Slicer software provides time estimates, but they require you to have the slicer open with the model loaded and all settings configured. This tool gives you a quick ballpark based on the key parameters - layer height, print speed, infill percentage, and model dimensions - so you can plan without going through the full slicing workflow.
How the 3D Print Time Estimator Works
Enter your model dimensions (or the approximate bounding box), select your layer height, print speed, and infill density. The calculator estimates the total print time based on the volume of material being deposited and the travel speed of the print head. It accounts for the fact that infill is printed faster than perimeters and that travel moves between sections add overhead.

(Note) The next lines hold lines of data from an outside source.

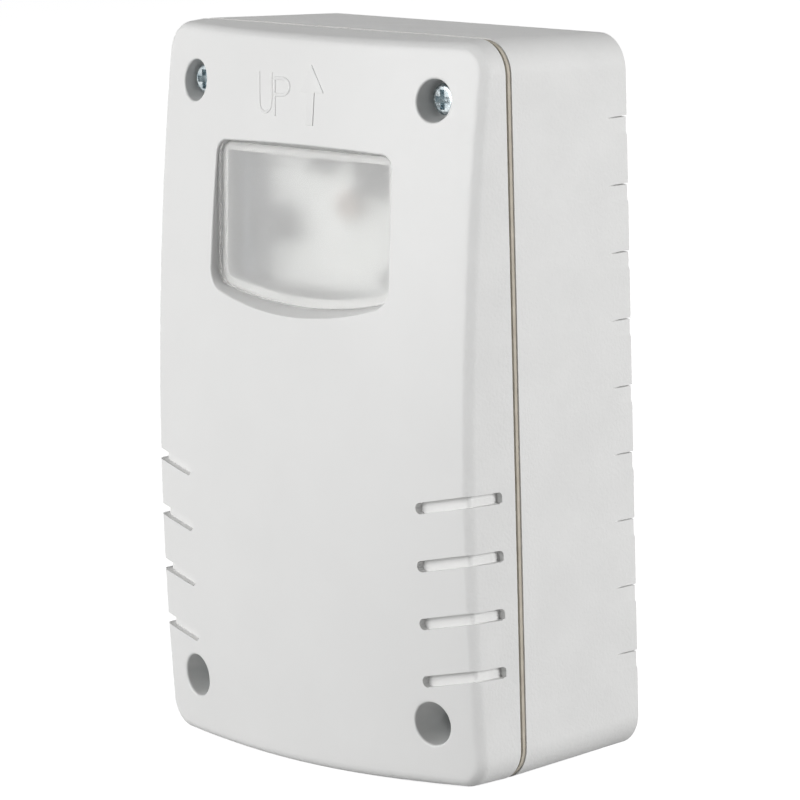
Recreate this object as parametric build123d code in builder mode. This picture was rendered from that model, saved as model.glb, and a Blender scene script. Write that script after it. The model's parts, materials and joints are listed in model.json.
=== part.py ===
"""Automatic coop door opener: a wall box that winds the cord of a pop-hole door.

Millimetres.  X runs to the right, Y points into the wall and Z is up.  The origin is the
centre of the wall face, so everything lies at negative Y.  A "depth" is a distance from
the wall face towards the front.
"""
from build123d import *
import os
from math import acos, cos, pi, radians, sin, tan

os.makedirs("parts", exist_ok=True)

# ---------------------------------------------------------------- housing
unit_height = 120.0          # height at the joint between base and cover
unit_width = 78.5            # width at the same joint
base_depth = 27.45           # wall face to the joint
base_draft = 1.26            # how much each side of the base draws in at the wall
corner_round = 5.7           # corners seen from the front
shell_wall = 2.5             # wall of base and cover

# ---------------------------------------------------------------- cover
crown_height = 13.6          # joint to the foremost point of the cover
crown_z = -18.0              # height of that foremost point
plan_radius = 195.0          # bulge of the front seen from above
profile_radius = 520.0       # bulge of the front seen from the side
side_draft = 0.056           # draw-in of the cover's flanks for each mm of depth
top_draft = 0.076
chin_drop = 0.098            # how the chin swells downwards for each mm of depth
chin_rise = 1.9              # the chin's arc, from its middle to the corners
front_corner_round = 4.0
edge_round = 2.0             # soft edge between front and flanks
rear_edge_round = 0.4

# ---------------------------------------------------------------- seal in the joint
seal_thickness = 0.65
seal_gap = 0.45              # open line between seal and cover edge
seal_inset = 0.3
seal_width = 1.9
tongue_inset = 1.6           # the cover's inner lip, which presses on the seal

# ---------------------------------------------------------------- cover screws
screw_inset = 1.85           # from the middle between window and flank
screw_pitch_z = 100.3
screw_centre_z = 0.25
well_radius = 3.3            # at the screw seat, it widens to the front
well_taper = 2.0
opening_round = 0.35         # of the wells and the window recess, at the front
column_wall = 1.7
column_floor = 2.2
seat_above_joint = 2.95
cover_screw_radius = 1.3
cover_screw_length = 14.0
cover_screw_head_radius = 2.6
cover_screw_head_height = 1.9
screw_head_round = 0.4        # of the head's height
recess_share = 0.6           # cross recess, of the head's height
recess_arm = 0.62            # and of its radius
recess_blade = 0.2
screw_clearance = 0.25       # around a screw that passes through
hole_spare = 0.4             # past a screw's tip
pilot_clearance = 0.1
pillar_wall = 3.0
pillar_gap = 0.3

# ---------------------------------------------------------------- window
window_z = 30.0
lens_depth = 36.65           # wall face to the lens front, at window_z
lens_tilt = 2.35
lens_width = 42.6
lens_top = 11.0              # above window_z
lens_bottom = 14.9           # below window_z, at the middle of the arc
lens_arc_radius = 84.0
lens_top_round = 2.0
lens_bottom_round = 3.0
lens_thickness = 1.5
lens_gap = 0.18
ledge_width = 1.4
ledge_thickness = 1.2
frame_wall = 1.6
recess_taper = 24.0

# ---------------------------------------------------------------- grip slots in the cover
slot_count = 4
slot_first_z = -14.65
slot_pitch = 9.45
slot_height = 1.9
slot_depth = 1.2
slot_inner_x = 28.9
slot_corner_x = 38.0
slot_rise = 1.75
slot_stop = 2.9              # joint to the slot's rear end
slot_end_round = 0.8

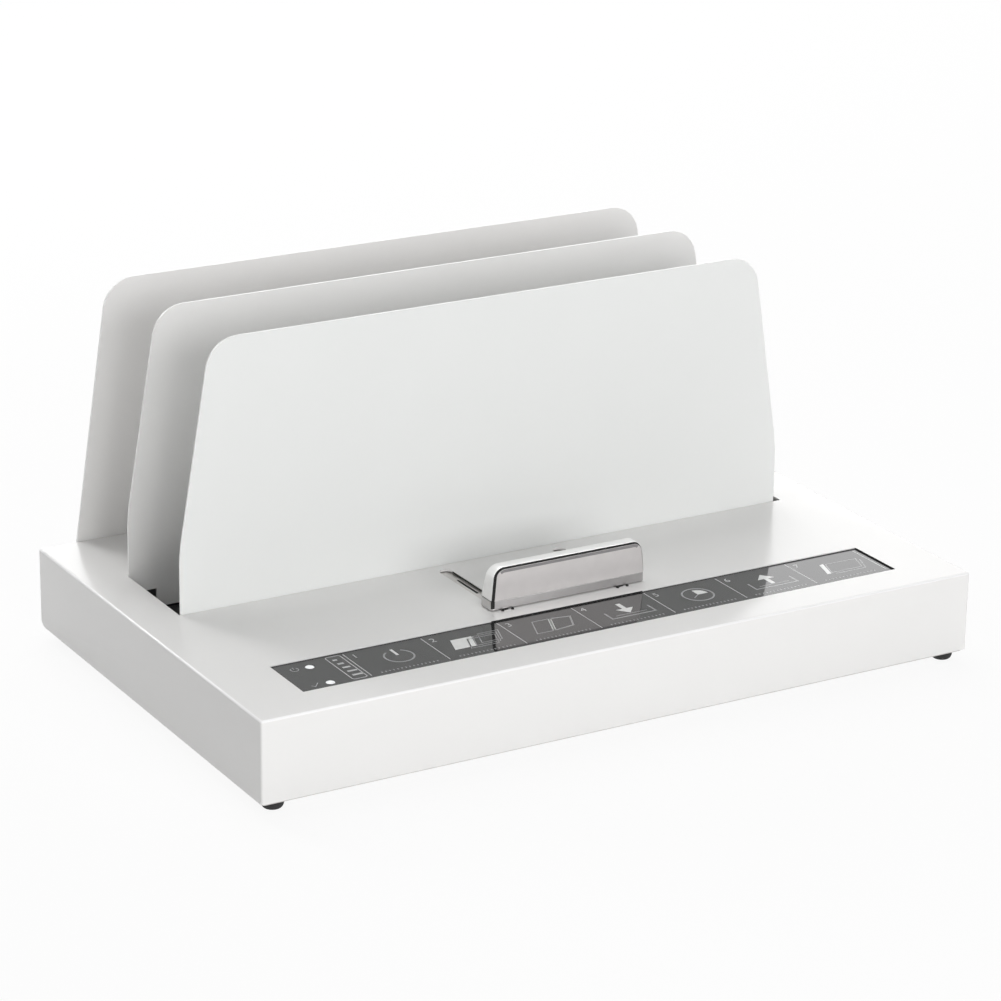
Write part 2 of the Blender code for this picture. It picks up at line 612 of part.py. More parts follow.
def build_rear_divider(white):
    """Divider that closes the cooling bay, fixed on the outside of the rear wall by its skirt."""
    lean = DIVIDER_TOP_INSET / (DIVIDER_RISE - DIVIDER_SHOULDER)
    foot_half = DIVIDER_WIDTH / 2 + lean * DIVIDER_SHOULDER
    left, right = DIVIDER_SHIFT - foot_half, DIVIDER_SHIFT + foot_half
    low = skirt_bottom()
    corners = [(right, low, SKIRT_CORNER_RADIUS), (right, DECK_TOP, 0),
               *divider_top(DIVIDER_TOP - REAR_DIVIDER_DROP),
               (left, DECK_TOP, 0), (left, low, SKIRT_CORNER_RADIUS)]
    plate("rear_divider", white, filleted(corners, FINE_ARC_STEPS), REAR_DIVIDER_FRONT,
          REAR_DIVIDER_FRONT + DIVIDER_SHEET, "Y")


def sensor_window():
    """Opening for the sensor lever through the middle divider and the trough's back, as (x, z) points."""
    reach = LEVER_PIVOT_Y - MIDDLE_DIVIDER_FRONT
    half = LEVER_WIDTH / 2 + SENSOR_WINDOW_GAP
    low = LEVER_PIVOT_Z - reach * math.tan(LEVER_SWING) - LEVER_THICKNESS / 2 - SENSOR_WINDOW_GAP
    return rectangle(-half, half, low, LEVER_PIVOT_Z + LEVER_THICKNESS / 2 + SENSOR_WINDOW_GAP)


def build_heater(black, steel, wool, mica):
    """Heating plate over its element, insulation and trough, between two end plates."""
    left, right = DIVIDER_SHIFT - HEATER_LENGTH / 2, DIVIDER_SHIFT + HEATER_LENGTH / 2
    front, rear = TROUGH_FRONT + TROUGH_SHEET + HEATER_SIDE_GAP, BAY_REAR - HEATER_SIDE_GAP

    bm = bmesh.new()
    profile = filleted([(front, HEATING_PLATE_UNDER, 0), (rear, HEATING_PLATE_UNDER, 0),
                        (rear, HEATING_PLATE_TOP, HEATING_PLATE_EDGE),
                        (front, HEATING_PLATE_TOP, HEATING_PLATE_EDGE)], ARC_STEPS // 2)
    add_plate(bm, profile, left, right, "X")
    make("heating_plate", bm, black)

    sheltered = right - THERMOSTAT_BAY
    block("heater_element", mica, (left + ELEMENT_INSET, sheltered),
          (front + ELEMENT_INSET, rear - ELEMENT_INSET), (ELEMENT_UNDER, HEATING_PLATE_UNDER - SEAT))
    block("insulation_board", wool, (left, sheltered), (front, rear), (INSULATION_UNDER, INSULATION_TOP))

    cap_top = HEATING_PLATE_UNDER - SEAT
    body_top = cap_top - THERMOSTAT_CAP_HEIGHT
    profile = [(0, body_top - THERMOSTAT_HEIGHT), (THERMOSTAT_RADIUS, body_top - THERMOSTAT_HEIGHT),
               (THERMOSTAT_RADIUS, body_top), (THERMOSTAT_CAP_RADIUS, body_top),
               (THERMOSTAT_CAP_RADIUS, cap_top), (0, cap_top)]
    place = (right - THERMOSTAT_BAY / 2, (front + rear) / 2, 0)
    turned("thermostat", black, profile, place, "Z")

    lip = HEATING_PLATE_TOP - TROUGH_LIP_DROP
    back_top = DECK_UNDER - TROUGH_BACK_GAP
    bend = TROUGH_BEND_RADIUS
    inner = bend - TROUGH_SHEET
    lip_rear = TROUGH_FRONT + TROUGH_SHEET
    corners = [(TROUGH_FRONT, lip, 0), (TROUGH_FRONT, TROUGH_UNDER, bend),
               (TROUGH_BACK, TROUGH_UNDER, bend), (TROUGH_BACK, back_top, 0),
               (BAY_REAR, back_top, 0), (BAY_REAR, TROUGH_FLOOR, inner),
               (lip_rear, TROUGH_FLOOR, inner), (lip_rear, lip, 0)]
    trough = plate("heater_trough", steel, filleted(corners), left, right, "X")
    opening = bmesh.new()
    add_plate(opening, sensor_window(), BAY_REAR - CUT_OVERRUN, TROUGH_BACK + CUT_OVERRUN, "Y")
    combine(trough, "trough_window", opening, "DIFFERENCE")

    for name, inner_face in (("left", left - SEAT - END_PLATE_SHEET), ("right", right + SEAT)):
        outline = rectangle(TROUGH_FRONT, TROUGH_BACK, PAN_TOP + SEAT, lip, EDGE_RADIUS)
        plate(f"heater_end_{name}", black, outline, inner_face, inner_face + END_PLATE_SHEET, "X")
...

The estimate is deliberately conservative - better to budget extra time than to be caught off guard. Real-world times depend on dozens of variables the tool cannot know (retraction settings, cooling pauses, first-layer speed), but the ballpark is reliable enough for planning.
Who Uses This Tool
3D printing hobbyists who want to know if a print will finish before bed or if they should start it in the morning. Time awareness prevents the all-too-common problem of a print failing at hour 16 of a 20-hour job while you are asleep.
Makerspaces and fab labs scheduling shared printer access. When multiple users need the same machine, knowing approximate print times helps coordinators build a fair and efficient queue.
Designers and engineers evaluating whether to print at high quality (slow) or draft quality (fast) for a prototype. Seeing the time difference between 0.1mm layers and 0.3mm layers helps make that tradeoff concrete.
Common Estimation Scenarios
You designed a phone case that fits in a 160mm by 80mm by 12mm bounding box. At 0.2mm layer height, 60mm/s print speed, and 20% infill, the 3D print time estimator puts it at roughly 3.5 hours. Bump the layer height to 0.3mm and it drops to about 2.5 hours. That one-hour savings might be the difference between finishing during your lunch break or not.
Printing a large vase in vase mode at 0.3mm layers? The estimate helps you determine whether it will finish during a workday or stretch into the evening. For decorative prints where quality matters less than timing, this kind of planning is invaluable.
Tips to Speed Up Your Prints
Increasing layer height is the single most effective way to reduce print time. Going from 0.12mm to 0.24mm roughly halves the time because there are half as many layers. The surface finish will be slightly rougher, but for functional parts, it rarely matters.
Reducing infill has diminishing returns beyond a certain point. Going from 100% to 20% infill dramatically cuts time, but going from 20% to 10% saves relatively little because perimeters and top/bottom layers still take the same amount of time.
Print speed increases help, but only up to your printer capabilities. Pushing past what your hotend can melt reliably leads to under-extrusion and failed prints - which wastes far more time than printing slowly.
Use this estimator early in your design process. If a decorative bracket will take 14 hours to print, maybe you can hollow it out, reduce wall count, or split it into two faster pieces that glue together. The time estimate gives you the information to make that design decision upfront.
All calculations run locally in your browser. No model uploads, no slicer needed - just fast time estimates for better print planning.